Des observateurs internationaux ont été accrédités pour cette élection. La loi, cependant, ne contient aucune base juridique pour l’observation internationale ou par des citoyens, et la Commission électorale suprême a refusé l’accréditation à deux groupes d’observateurs citoyens.

Le Président a joué un rôle actif dans la campagne électorale, bien que la Constitution l’oblige à la neutralité. Il a participé à un nombre extraordinaire d’événements publics, dont il a profité pour faire campagne en faveur du parti au pouvoir et critiquer les personnalités d’opposition, ont noté les observateurs.

Vingt partis et 165 candidats indépendants ont participé aux élections. Ils ont en règle générale pu faire campagne librement, possibilité dont ils ont largement fait usage. Il y a eu toutefois des cas isolés d’annulations ou de restrictions de rassemblements des partis d’opposition en faveur d’événements organisés pour le Président ou le Premier ministre, indique la déclaration.

«Bien qu’il existe en Turquie, de longue date, un système pluraliste globalement efficace, les problèmes liés à la liberté d’expression et le rôle dominant du Président dans la campagne ont en partie compromis l’équité de cette élection», a déclaré Ignacio Sánchez Amor, chef de la délégation de l’AP de l’OSCE. «La Turquie joue clairement un rôle stabilisateur dans un voisinage difficile, mais ces dangers pour la sécurité ne sauraient justifier un recul concernant les engagements démocratiques. Le fort engagement du peuple dans tout le pays, lors de la campagne et hier, est de bon augure pour l’avenir de la Turquie.»

L’environnement des médias est dynamique, avec une grande diversité de médias audiovisuels et écrits. Des restrictions injustifiées subsistent cependant, et les médias critiques vis-à-vis du parti au pouvoir ont été exposés à davantage de pressions et d’intimidations de la part de personnalités publiques et d’acteurs politiques pendant la période électorale. Les résultats de l’observation des médias ont indiqué une polarisation suivant les lignes partisanes, trois des cinq chaînes de télévision observées, y compris la radiodiffusion de service public, montrant un déséquilibre important en faveur du parti au pouvoir.

«Les résultats de notre observation font apparaître un tableau mitigé. Les autorités compétentes, j’en suis convaincu, seront attentives aux messages contenus dans les observations critiques et aux recommandations qui figureront dans le rapport final du BIDDH, plutôt qu’à défendre des pratiques laissant parfois à désirer», a déclaré l’ambassadeur Geert-Hinrich Ahrens, chef de la Mission restreinte d’observation des élections de l’OSCE/BIDDH. «En la matière, il est préférable de rectifier plutôt que de justifier ou de nier. Dans l’ensemble, ces élections ont été un remarquable exercice démocratique.»

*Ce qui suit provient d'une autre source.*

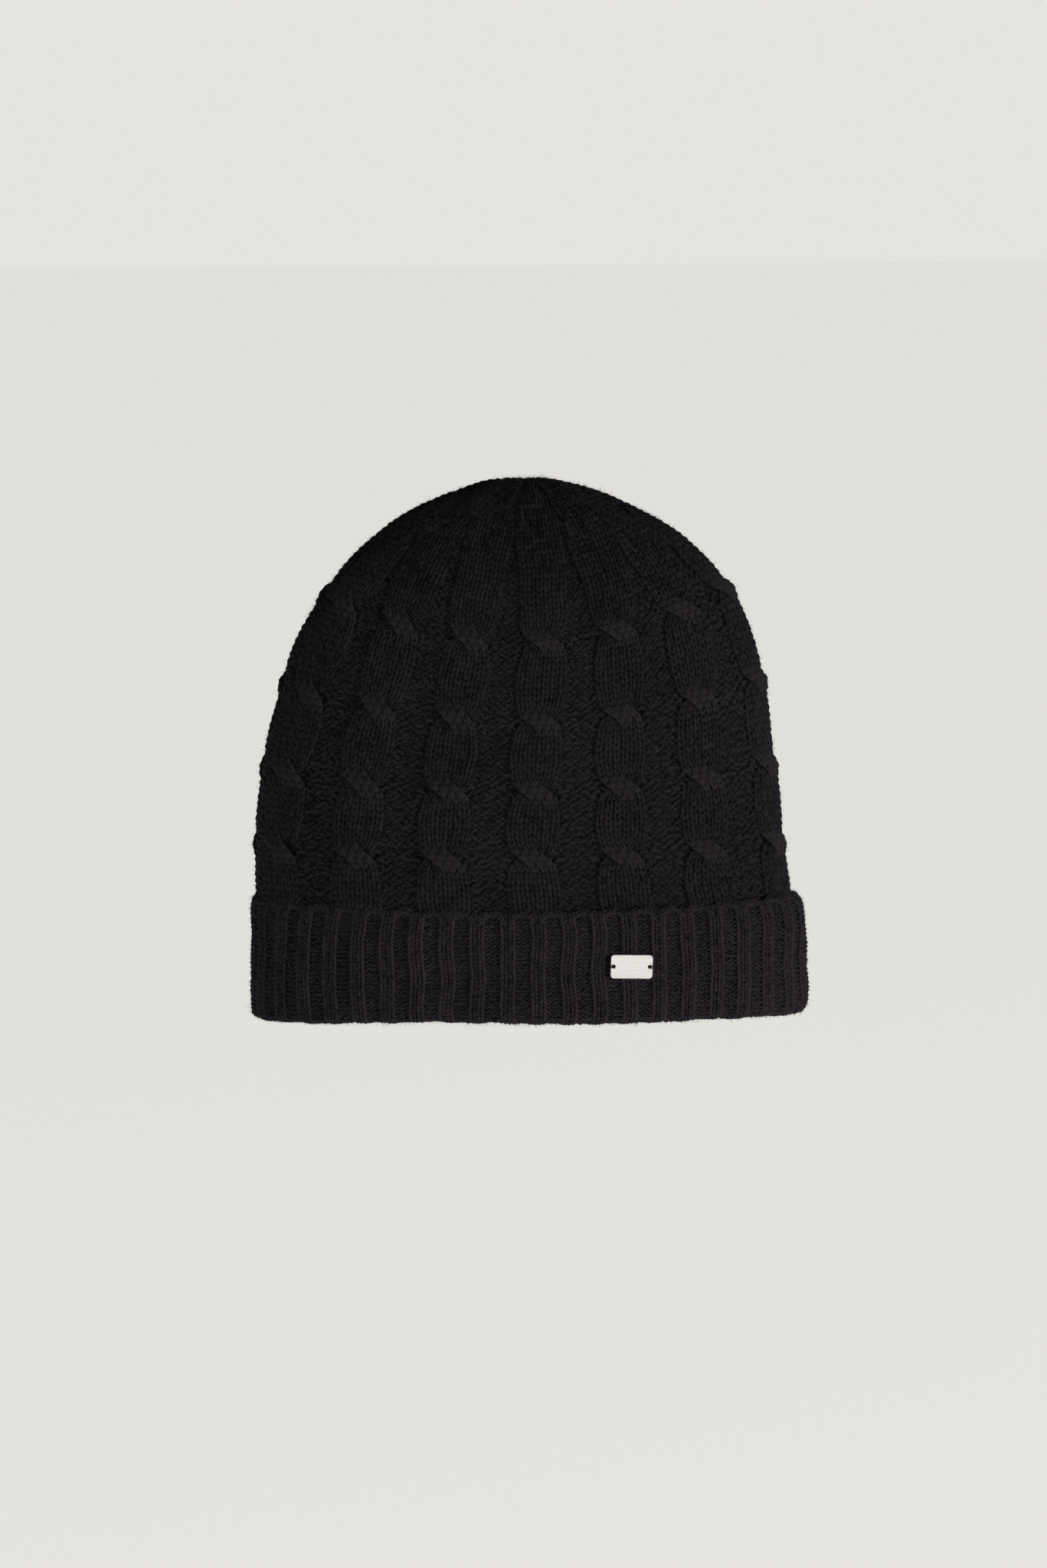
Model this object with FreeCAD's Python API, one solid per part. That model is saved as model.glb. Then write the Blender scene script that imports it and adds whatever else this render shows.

Dans un nombre limité de bureaux de vote visités par les observateurs internationaux, le scrutin était bien organisé, avec toutefois quelques incidents localisés en matière de sécurité. Les processus de dépouillement et de compilation des résultats ont généralement été qualifiés de transparents, bien que quelques graves erreurs de procédure aient été notées et que, dans certains cas, les observateurs internationaux n’aient pas eu accès aux outils de compilation.